Machine learning prediction of interfacial bond strength of FRP bars with different surface characteristics to concrete

Fiber-reinforced polymer (FRP) bars have been implemented in civil infrastructures as internal reinforcement. The bond strength of FRP bars to concrete depends on the surface characteristics considerably. This study used machine learning (ML) techniques to explore the influence of bar surface types on the bond properties quantitatively. A database including 158 FRP bars-concrete pull-out testing results was compiled. The geometric factors, including rib spacing (w_c), rib width (w_f) and rib height (r_h), were proposed to quantify the surface configurations of FRP bars. Twelve ML models were trained to predict the interfacial bond strength.
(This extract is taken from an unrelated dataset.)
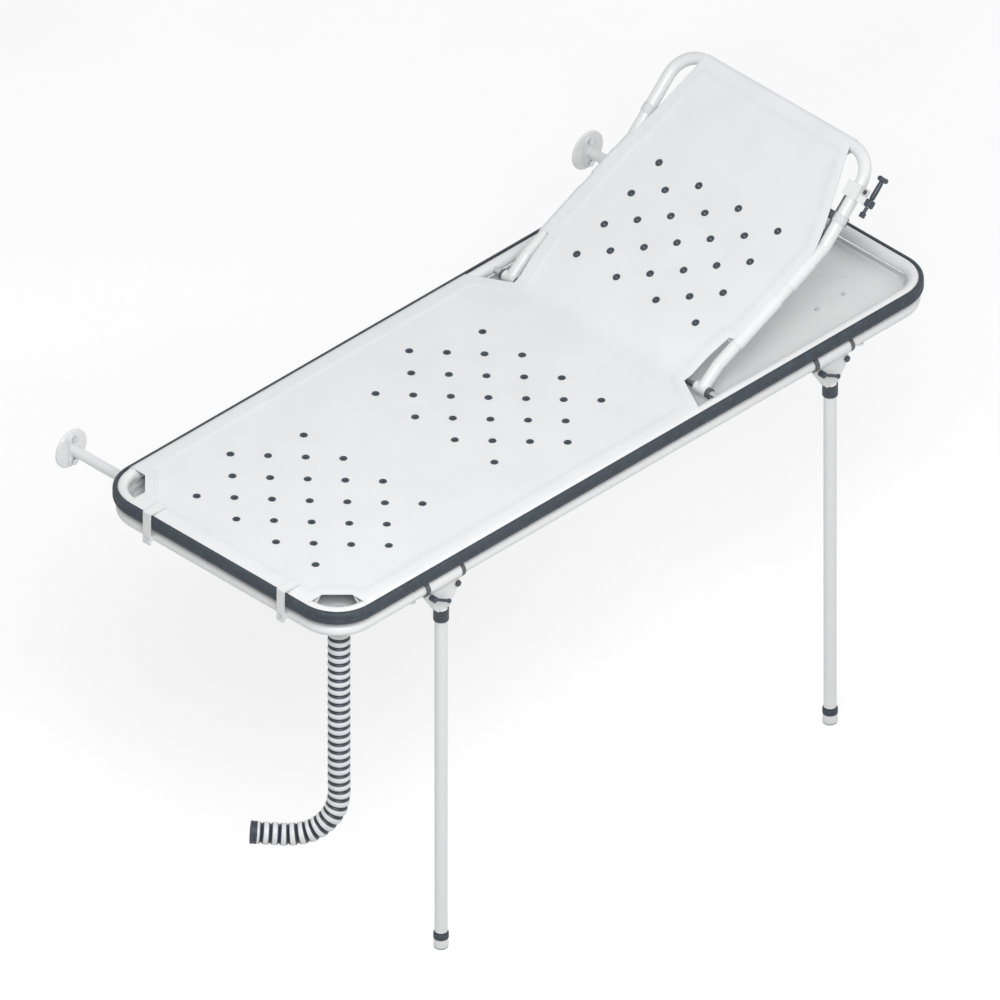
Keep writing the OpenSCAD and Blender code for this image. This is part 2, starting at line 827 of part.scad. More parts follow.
module slide_shoe() {
    lip_w = rail_w - 2 * rail_t - 2 * seat_gap;
    neck_w = rail_slot - 2 * seat_gap;
    ear_in = prop_tip_w / 2 + seat_gap;
    color("dimgray") at(shoe_x, axis_w / 2, 0) difference() {
        union() {
            translate([-shoe_l / 2, -lip_w / 2, tray_top + rail_t + seat_gap])
                cube([shoe_l, lip_w, rail_h - 2 * rail_t - 2 * seat_gap]);
            translate([-shoe_l / 2, -neck_w / 2, tray_top + rail_t + seat_gap])
                cube([shoe_l, neck_w, rail_h - rail_t + shoe_body_t / 2]);
            translate([-shoe_l / 2, -shoe_w / 2, rail_top + seat_gap]) cube([shoe_l, shoe_w, shoe_body_t]);
            for (side = [-1, 1])
                translate([0, side * (ear_in + ear_t / 2) - ear_t / 2, 0]) {
                    translate([-ear_r, 0, rail_top + seat_gap]) cube([2 * ear_r, ear_t, z_up - rail_top]);
                    translate([0, 0, z_up]) along_y(ear_t, 2 * ear_r);
                }
        }
        translate([0, -shoe_w, z_up]) along_y(2 * shoe_w, pin_d + 2 * run_fit);
        translate([0, -ear_in, z_up]) along_y(2 * ear_in, 2 * prop_tip_r + 2 * seat_gap);
        translate([brake_x, 0, tray_top + rail_t]) cylinder(h = rail_h + shoe_body_t, d = brake_d + 2 * run_fit);
    }
}

module shoe_pin() {
    reach = prop_tip_w / 2 + seat_gap + ear_t;
    color("silver") at(shoe_x, axis_w / 2 - reach, z_up) {
        along_y(2 * reach, pin_d);
        for (y = [-bush_t, 2 * reach])
            translate([0, y, 0]) along_y(bush_t, brake_head_d);
    }
}

module brake_plunger() {
    low = tray_top + rail_t + seat_gap;
    high = rail_top + seat_gap + shoe_body_t + seat_gap;
    color("silver") at(shoe_x + brake_x, axis_w / 2, 0) {
        translate([0, 0, low]) cylinder(h = high - low, d = brake_d);
        translate([0, 0, high]) cylinder(h = brake_head_t, d = brake_head_d);
    }
}

// Legs
module leg_bracket(x) {
    half = bracket_w / 2;
    outer = tube_r + run_fit + sleeve_wall;
    color("whitesmoke") at(x, 0, z_low) difference() {
        union() {
            translate([-half, 0, 0]) along_x(bracket_w, 2 * outer);
            translate([0, bracket_t / 2, 0]) rotate([90, 0, 0]) linear_extrude(bracket_t) polygon([
                [-half, 0], [-half, -bracket_skirt], [-collar_d / 2, -bracket_h], [collar_d / 2, -bracket_h],
                [half, -bracket_skirt], [half, 0]
            ]);
        }
        translate([-half - over, 0, 0]) along_x(bracket_w + 2 * over, tube_d + 2 * run_fit);
        translate([lever_x, -outer - over, lever_z]) along_y(2 * (outer + over), lever_screw_d + 2 * run_fit);
        translate([pinch_x, -outer - over, pinch_z]) along_y(2 * (outer + over), pinch_d + 2 * run_fit);
    }
}

module leg_collar(x) {
    color("darkslategray") at(x, 0, z_low - bracket_h - collar_h) ring(collar_h, collar_d, tube_d + 2 * run_fit);
}

module leg_tube(x) {
    low = z_floor + foot_h + adjust_gap;
    color("whitesmoke") at(x, 0, 0) difference() {
        translate([0, 0, low]) cylinder(h = z_low - bracket_h - low, d = tube_d);
        translate([0, 0, low + adjust_h]) cylinder(h = z_low - bracket_h - low - 2 * adjust_h, d = tube_d - 2 * tube_t);
        translate([0, 0, low - over]) cylinder(h = stem_l + over, d = stem_d + 2 * run_fit);
    }
}

module leg_stops() {
    color("dimgray") for (x = [leg_near, leg_far], side = [-1, 1])
        at(x + side * (bracket_w / 2 + seat_gap + stop_w / 2) - stop_w / 2, 0, z_low)
            ring_x(stop_w, tube_d + 2 * stop_t, tube_d + 2 * run_fit);
}

module pinch_bolt(x) {
    grip = bracket_t / 2;
    color("darkslategray") at(x + pinch_x, 0, z_low + pinch_z) {
        translate([0, -grip - bolt_head_t, 0]) along_y(2 * (grip + bolt_head_t), pinch_d);
        for (y = [-grip - bolt_head_t, grip])
            translate([0, y, 0]) rotate([-90, 0, 0]) cylinder(h = bolt_head_t, d = bolt_head_d, $fn = 6);
    }
}

module clamp_lever(x) {
    grip = bracket_t / 2 + seat_gap;
    color("darkslategray") at(x + lever_x, 0, z_low + lever_z) {
        translate([0, -grip - bolt_head_t, 0]) along_y(2 * grip + bolt_head_t, lever_screw_d);
        translate([0, -grip - hub_d, 0]) along_y(hub_d, hub_d);
        translate([0, -grip - hub_d * lever_ball_share, 0]) rotate([0, lever_rise, 0]) {
            along_x(lever_l, hub_d / 2);
            translate([lever_l, 0, 0]) sphere(d = hub_d * lever_ball_share);
        }
    }
}

module rubber_foot(x) {
    low = z_floor + foot_h + adjust_gap;
    color("darkslategray") at(x, 0, z_floor) {
        cylinder(h = foot_h, d = foot_d);
        cylinder(h = low - z_floor + stem_l - adjust_gap, d = stem_d);
    }
}

// Drain
module drain_outlet() {
    color("dimgray") at(drain_x, drain_y, 0) difference() {
        union() {
            translate([0, 0, tray_top]) cylinder(h = hose_lip, d = neck_d + 2 * cuff_t);
            translate([0, 0, ball_z]) cylinder(h = tray_top - ball_z, d = outlet_bore + cuff_t);
            translate([0, 0, tray_z - seat_gap - cuff_t]) cylinder(h = cuff_t, d = neck_d + 2 * cuff_t);
            translate([0, 0, tray_z - seat_gap - over]) cylinder(h = tray_t + seat_gap + 2 * over, d = neck_d);
            translate([0, 0, ball_z]) sphere(r = ball_r);
        }
        translate([0, 0, ball_z - ball_r - over]) cylinder(h = tray_top + ball_r + cuff_t, d = outlet_bore);
    }
}

module hose_cuff() {
    inner = ball_r + ball_gap;
    outer = hose_d / 2;
    cut = inner * cos(socket_open);
    color("darkslategray") at(drain_x, drain_y, 0) difference() {
        translate([0, 0, cuff_z]) cylinder(h = ball_z - cut - cuff_z, r = outer);
        translate([0, 0, ball_z]) sphere(r = inner);
        translate([0, 0, cuff_z - over]) cylinder(h = ball_z - cuff_z, d = outlet_bore);
    }
}

// The hose's route as a smooth curve through its points
function spline(a, b, c, d, t) =
    0.5 * (2 * b + (c - a) * t + (2 * a - 5 * b + 4 * c - d) * t * t + (3 * b - a - 3 * c + d) * t * t * t);
function route_point(i) = hose_route[max(0, min(len(hose_route) - 1, i))];
function route_at(t) = let(i = min(floor(t), len(hose_route) - 2))
    spline(i == 0 ? 2 * route_point(0) - route_point(1) : route_point(i - 1), route_point(i), route_point(i + 1),
        i + 2 > len(hose_route) - 1 ? 2 * route_point(i + 1) - route_point(i) : route_point(i + 2), t - i);
route_step_share = 0.01;
function unit(v) = v / norm(v);
function route_way(t) = let(last = len(hose_route) - 1)
    unit(route_at(min(last, t + route_step_share)) - route_at(max(0, t - route_step_share)));
route_across = [sqrt(1 / 2), sqrt(1 / 2), 0];
function ring_points(t, r) = let(way = route_way(t), up = cross(way, route_across), mid = route_at(t))
    [for (k = [0:hose_sides - 1]) let(turn = 360 * k / hose_sides)
        mid + r * (cos(turn) * route_across + sin(turn) * up)];

module drain_hose() {
    last = len(hose_route) - 1;
    rings = 2 * hose_ribs;
    crest = hose_d / 2;
    outside = [for (i = [0:rings]) ring_points(last * i / rings, i % 2 == 0 ? crest : crest - hose_groove)];
    inside = [for (i = [0:rings]) ring_points(last * i / rings, hose_bore / 2)];
    count = (rings + 1) * hose_sides;
    points = [for (loop = concat(outside, inside), p = loop) p];
    function at_ring(i, k, side) = side * count + i * hose_sides + k % hose_sides;
    skin = [for (i = [0:rings - 1], k = [0:hose_sides - 1], half = [0, 1]) half == 0
        ? [at_ring(i, k, 0), at_ring(i + 1, k, 0), at_ring(i, k + 1, 0)]
        : [at_ring(i, k + 1, 0), at_ring(i + 1, k, 0), at_ring(i + 1, k + 1, 0)]];
    bore = [for (i = [0:rings - 1], k = [0:hose_sides - 1], half = [0, 1]) half == 0
        ? [at_ring(i, k, 1), at_ring(i, k + 1, 1), at_ring(i + 1, k, 1)]
        : [at_ring(i, k + 1, 1), at_ring(i + 1, k + 1, 1), at_ring(i + 1, k, 1)]];
    mouth = [for (k = [0:hose_sides - 1], half = [0, 1]) half == 0
        ? [at_ring(0, k, 0), at_ring(0, k + 1, 0), at_ring(0, k, 1)]
        : [at_ring(0, k + 1, 0), at_ring(0, k + 1, 1), at_ring(0, k, 1)]];
    tail = [for (k = [0:hose_sides - 1], half = [0, 1]) half == 0
        ? [at_ring(rings, k, 0), at_ring(rings, k, 1), at_ring(rings, k + 1, 0)]
        : [at_ring(rings, k + 1, 0), at_ring(rings, k, 1), at_ring(rings, k + 1, 1)]];
    color("darkslategray") polyhedron(points, concat(skin, bore, mouth, tail));
}

module hose_end() {
    last = len(hose_route) - 1;
    way = route_way(last);
    color("darkslategray") translate(route_at(last)) rotate([0, 0, atan2(way[1], way[0])])
        rotate([0, acos(way[2]), 0]) ring(hose_end_l, hose_d, hose_bore);
}

wall_flange(flange_xs[0]);  // wall_flange_foot
wall_flange(flange_xs[1]);  // wall_flange_head
bracket_arm(flange_xs[0]);  // bracket_arm_foot
bracket_arm(flange_xs[1]);  // bracket_arm_head
pivot_bushes();
wall_screws();
lower_frame_foot();
lower_frame_head();
splice_spigots();
pivot_collars();
upper_frame();
frame_spacers();
frame_bolts();
drip_tray();
tray_rim();
tray_screws();
edge_bumper();
seat_sheet();
seat_eyelets();
hook(hook_off);  // hook_wall
hook(-hook_off);  // hook_front
hook_screws();
hinge_axle();
axle_collars();
guide_rail();
drain_outlet();
backrest_lugs();
backrest_rails();
backrest_hoop();
backrest_brace();
backrest_bushes();
backrest_sheet();
backrest_eyelets();
sheet_straps();
release_block();
block_screw();
release_cable();
release_rod();
prop_strut();
slide_shoe();
shoe_pin();
brake_plunger();
leg_bracket(leg_near);  // leg_bracket_foot
leg_bracket(leg_far);  // leg_bracket_head
leg_collar(leg_near);  // leg_collar_foot
leg_collar(leg_far);  // leg_collar_head
leg_tube(leg_near);  // leg_tube_foot
leg_tube(leg_far);  // leg_tube_head
leg_stops();
pinch_bolt(leg_near);  // pinch_bolt_foot
pinch_bolt(leg_far);  // pinch_bolt_head
clamp_lever(leg_near);  // clamp_lever_foot
clamp_lever(leg_far);  // clamp_lever_head
rubber_foot(leg_near);  // rubber_foot_foot
rubber_foot(leg_far);  // rubber_foot_head
hose_cuff();
drain_hose();
hose_end();
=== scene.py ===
import math

import bmesh
import bpy
from mathutils import Matrix, Vector
from mathutils.geometry import delaunay_2d_cdt


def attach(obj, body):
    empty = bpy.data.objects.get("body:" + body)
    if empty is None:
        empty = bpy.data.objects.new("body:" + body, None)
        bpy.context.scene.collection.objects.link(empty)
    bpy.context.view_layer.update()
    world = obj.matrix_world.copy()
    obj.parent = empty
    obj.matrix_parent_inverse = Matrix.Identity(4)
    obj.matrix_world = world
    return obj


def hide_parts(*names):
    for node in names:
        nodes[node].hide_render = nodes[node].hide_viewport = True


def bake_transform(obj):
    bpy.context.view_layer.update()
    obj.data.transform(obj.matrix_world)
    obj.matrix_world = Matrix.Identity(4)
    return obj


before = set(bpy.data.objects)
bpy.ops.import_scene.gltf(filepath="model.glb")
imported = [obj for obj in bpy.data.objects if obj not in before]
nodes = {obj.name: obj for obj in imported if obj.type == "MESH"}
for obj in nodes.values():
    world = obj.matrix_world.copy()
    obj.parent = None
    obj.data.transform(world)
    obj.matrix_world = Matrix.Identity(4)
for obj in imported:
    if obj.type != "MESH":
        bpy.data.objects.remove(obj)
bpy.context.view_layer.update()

# ---------------------------------------------------------------- sizes, in metres, as in the CAD source
X0, Y0 = -0.901, -0.926          # foot-end tube and front tube
AXIS_L, AXIS_W = 1.772, 0.689
Z_UP, Z_FLOOR = 0.0755, -0.9175  # axis of the upper tube, and the floor
TUBE_R = 0.014
CORNER_R = 0.08
SHEET_T = 0.0015
SLEEVE_R = 0.0143
HINGE_X = 1.15                   # backrest hinge, from the foot-end tube
BACK_Y = 0.286                   # backrest tubes, from the middle
BACK = [Vector((0.0, 0.0)), Vector((0.048, 0.038)), Vector((0.365, 0.185)), Vector((0.518, 0.337))]


def at(x, y, z):
    """A point given from the foot-end tube and the front tube."""
    return Vector((X0 + x, Y0 + y, z))


def angles(count):
    return [2 * math.pi * k / count for k in range(count)]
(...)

The ML models demonstrated higher accuracy in predicting the bond strength compared to eight existing equations from the literature. Among these models, CatBoost exhibited the highest accuracy, with an RMSE 58.3 % lower than the most accurate existing equation. CatBoost was utilized in parametric research on the influencing factors, and demonstrated that w_f had the highest weight contribution to interfacial bond strength. Additionally, this study effectively combines ML models with physical meaning-driven analysis methods, resulting in a practical and interpretable equation for calculating FRP bars-concrete interfacial bond strength.